Example Trie from the Wikipedia article: https://en.wikipedia.org/wiki/Trie
The above example of a Trie was generated with the keys “A”, “to”, “tea”, “ted”, “ten”, “i”, “in”, and “inn”. Once a Trie structure like this is generated, it is an O(n) operation to see if any word is in the Trie. If I’m searching for “ted”, I find “t” in O(1), then “e” from the “t” node in O(1), and then “d” from the “te” node in O(1).
This makes a very fast solution to the question “is this jumble of letters in the dictionary”. All we have to do first is first build the dictionary.
In Python, that step is easy. What this looks like is a dictionary at each node. So we need to start with an empty dictionary, then for every word in the dictionary, go letter by letter and check that the next letter is in our Trie structure and if not, add it in!
Now, this sounds pretty expensive, and it is in some ways, but it only has to be done once. After the Trie is built, you can continue to use it with no extra overhead.
Building the Trie
We need to start with a list of all possible words (there are many to be found online), and then our dictionary loading function might start something like this:
Now we need a function that will add a word to the Trie. We need to run through the Trie and check at every letter whether we need to add our new key or not. Because we’re indexing through the Python dictionary by keys, though, we don’t even need to store a value at each node. It’s a new dictionary that can have its own keys.
Here’s a quick idea. We take in the current Trie we’re pointed at (note that any node in the Trie is itself a Trie in this case!), the word, and the index of the letter of the word we’re looking at.
If the index is more than the length of the word, we’re done! If not, we check if the letter is already in this Trie. If the letter isn’t in this Trie’s lowest layer, we add a new dictionary at this level using that letter as the key. Then, we pass the dictionary (trie) of our letter, the word, and the next index recursively back into this function.
Using these two functions, we’d build the Trie shown above. But we have a problem.
How do we tell that we found a word rather than the first part of a real word? In the Trie example above, we want “in” to return true like “inn” would, but we don’t want “te” to return that it’s a word in the dictionary.
To do this, we do need to store a value at our nodes when we have a complete word. Let’s revisit our addWordToTrie function and set the key “leaf” to True if this node represents a complete word.
Now, any time we finish a word, we either set the current dictionary node’s “leaf” value to True, or we add a new node with a “leaf” value of False.
We should also initialize “trie” in our loading function with the same {‘leaf’:False} so we don’t later return an empty string as a valid word.
That’s it!

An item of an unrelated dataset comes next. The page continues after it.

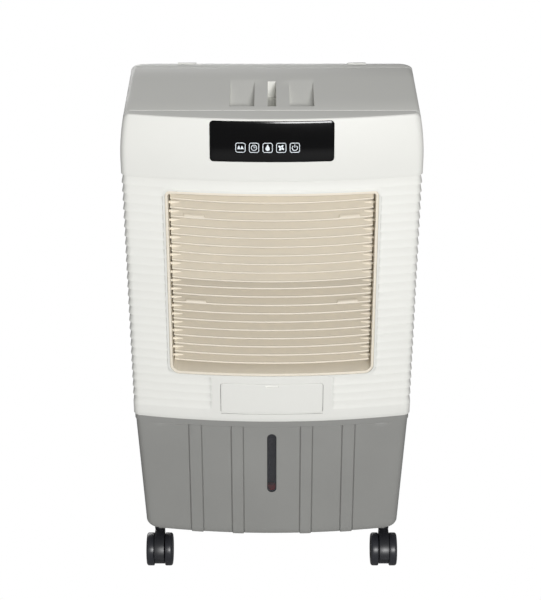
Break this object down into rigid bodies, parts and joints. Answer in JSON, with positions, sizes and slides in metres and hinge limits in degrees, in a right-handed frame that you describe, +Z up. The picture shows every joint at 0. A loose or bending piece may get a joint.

We’ve built our Trie structure and it’s time to use it.
Testing Words
Here’s a method to try: Start with an empty list. For every letter in our word, we’ll check our Trie and see if it’s in the Trie. If so, get the sub-trie and start over (so we can check duplicate letters!). Keep walking until we either find a leaf or we don’t find any letters in the word that are in the next sub-trie. If we found a leaf, add that word to the list. If there aren’t any more sub-tries, we break and go on to the next letter.
Note here that we’re building up a current word to pass to our list, but we’re also using recursion and extending our list with whatever we find in subsequent calls with those new words.
Some of you may have already spotted the problem with this. What if we have repeated letters? For example, if our word is “TEEN” and we were at the node “TE”, we’d check for “t” in our sub-trie, which is fine, then we’d check for “e” in our sub-trie and find “tee” is a word. We’d add “tee” to our list. But the next letter in the word is “e” again, so we’d once again find “tee”. There’s a couple ways to solve this, but one of the easier ways is to use a set instead of a list.
Now we’ll guarantee uniqueness in our list no matter how many times we find the same word. We could also make sure to eliminate duplicate letters in our incoming word and potentially save some processing time.
So that’s it! Those three functions find us all the words in the dictionary that can be made from the letters we pass in. Let’s wrap all that in a main function that takes some input and we’re done.
Since this isn’t a word scramble, we find a lot more words. Using our example of “MAINE” from above and a dictionary I found with about 370,000 words, the program finds 208 words. That’s why I added a minimum word length input as well. Limiting to words of length 7 or more, we get this:
Loading dictionary...
Done
What letters should we use: maine
What is the minimum word length: 7
amninia
anaemia
anamnia
animine
emmenia
enamine
manienie
mannaia
meminna
miminae
minaean
11 words found.
Loading the dictionary takes about half a second, and finding the words after that takes no noticeable time at all.
It’s inefficient to recreate this Trie each time for a single word, so it would be better to re-use it, either by saving the structure or by looping to try multiple word hunts at the same time.
Hopefully this gave you a quick dive into using a Trie to solve word problems. Tries are a great structure to use when you need any kind of autocomplete. Text messaging, searches, even directions can use a Trie build from data in the system to help predict what a user wants to input next. As we’ve seen here, they’re also a great structure to use to search a large number of existing paths, in this case, the path being valid words.